The problem »
Return exactly and only these lines: the first of the listing through the one containing "slab of ice".

Scripts that build objects »
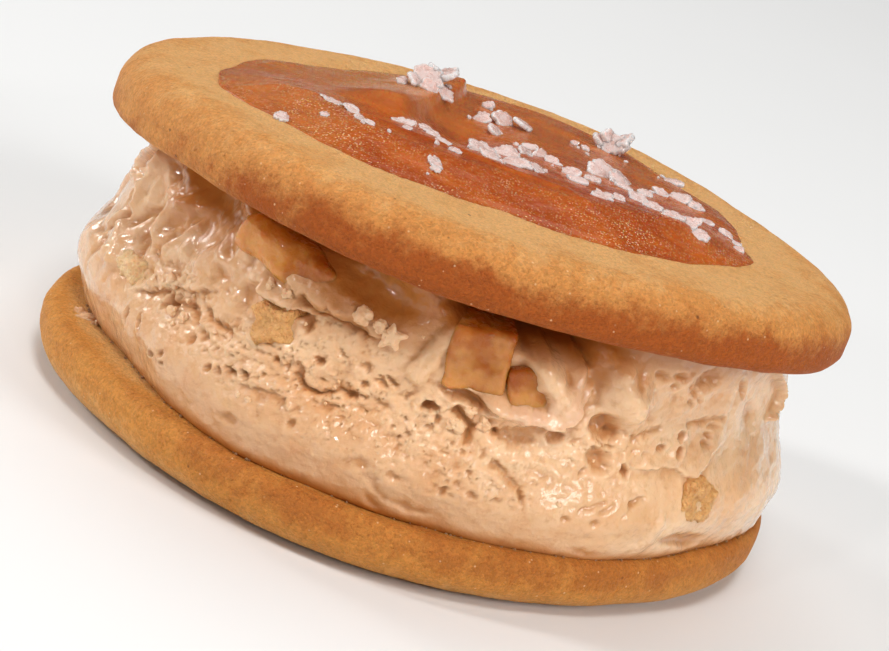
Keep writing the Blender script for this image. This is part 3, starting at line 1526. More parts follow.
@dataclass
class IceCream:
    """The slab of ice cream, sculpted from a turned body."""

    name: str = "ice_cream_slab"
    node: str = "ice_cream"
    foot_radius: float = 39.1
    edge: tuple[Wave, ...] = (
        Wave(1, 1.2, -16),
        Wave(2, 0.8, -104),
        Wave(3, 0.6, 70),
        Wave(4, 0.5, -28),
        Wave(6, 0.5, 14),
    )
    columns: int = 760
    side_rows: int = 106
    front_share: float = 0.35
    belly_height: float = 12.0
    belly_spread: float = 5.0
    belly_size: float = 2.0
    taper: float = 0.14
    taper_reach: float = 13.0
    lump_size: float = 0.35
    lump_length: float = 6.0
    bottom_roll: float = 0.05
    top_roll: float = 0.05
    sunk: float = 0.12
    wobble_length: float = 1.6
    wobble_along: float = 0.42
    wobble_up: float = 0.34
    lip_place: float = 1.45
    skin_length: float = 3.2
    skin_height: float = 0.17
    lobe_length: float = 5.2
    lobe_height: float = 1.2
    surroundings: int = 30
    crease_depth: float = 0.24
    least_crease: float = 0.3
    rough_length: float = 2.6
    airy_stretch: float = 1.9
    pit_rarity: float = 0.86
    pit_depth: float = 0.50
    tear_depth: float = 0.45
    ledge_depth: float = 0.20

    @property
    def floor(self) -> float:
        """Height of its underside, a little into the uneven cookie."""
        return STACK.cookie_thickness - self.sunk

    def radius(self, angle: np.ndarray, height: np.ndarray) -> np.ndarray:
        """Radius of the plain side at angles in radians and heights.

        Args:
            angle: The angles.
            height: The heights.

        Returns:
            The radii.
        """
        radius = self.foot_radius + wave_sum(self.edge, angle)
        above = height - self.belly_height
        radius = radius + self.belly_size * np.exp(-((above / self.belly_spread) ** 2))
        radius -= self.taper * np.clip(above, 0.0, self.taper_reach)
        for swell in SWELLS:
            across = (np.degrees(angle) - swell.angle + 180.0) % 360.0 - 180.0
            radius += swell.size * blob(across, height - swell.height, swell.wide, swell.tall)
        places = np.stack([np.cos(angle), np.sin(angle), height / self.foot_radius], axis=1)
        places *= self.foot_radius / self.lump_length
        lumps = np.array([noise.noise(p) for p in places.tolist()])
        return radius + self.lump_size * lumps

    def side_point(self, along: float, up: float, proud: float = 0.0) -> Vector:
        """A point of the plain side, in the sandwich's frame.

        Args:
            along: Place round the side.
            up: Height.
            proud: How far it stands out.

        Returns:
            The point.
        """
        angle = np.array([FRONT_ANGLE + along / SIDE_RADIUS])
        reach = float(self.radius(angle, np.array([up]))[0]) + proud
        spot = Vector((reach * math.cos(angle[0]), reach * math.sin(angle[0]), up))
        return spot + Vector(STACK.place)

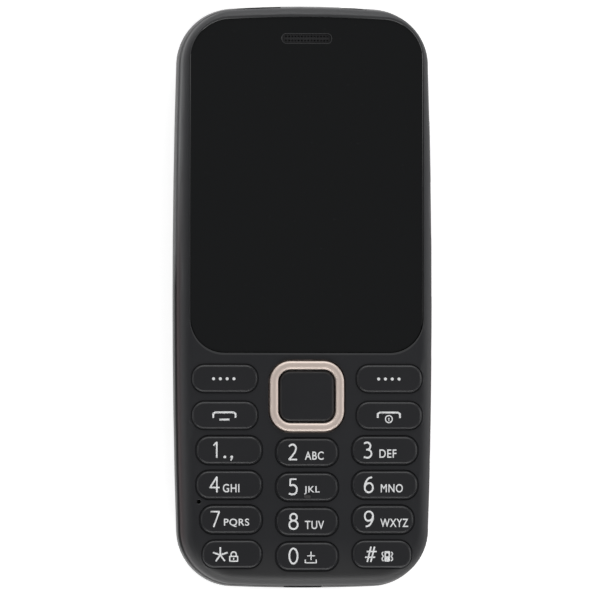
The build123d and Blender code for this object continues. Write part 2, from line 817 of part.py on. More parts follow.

Task response »
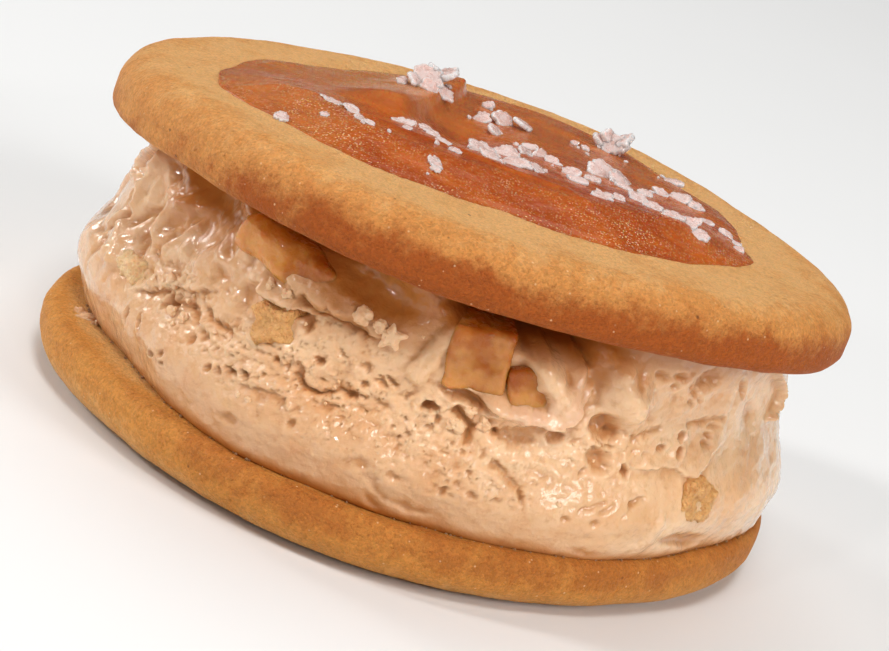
Keep writing the Blender script for this image. This is part 3, starting at line 1526. More parts follow.
@dataclass
class IceCream:
    """The slab of ice cream, sculpted from a turned body."""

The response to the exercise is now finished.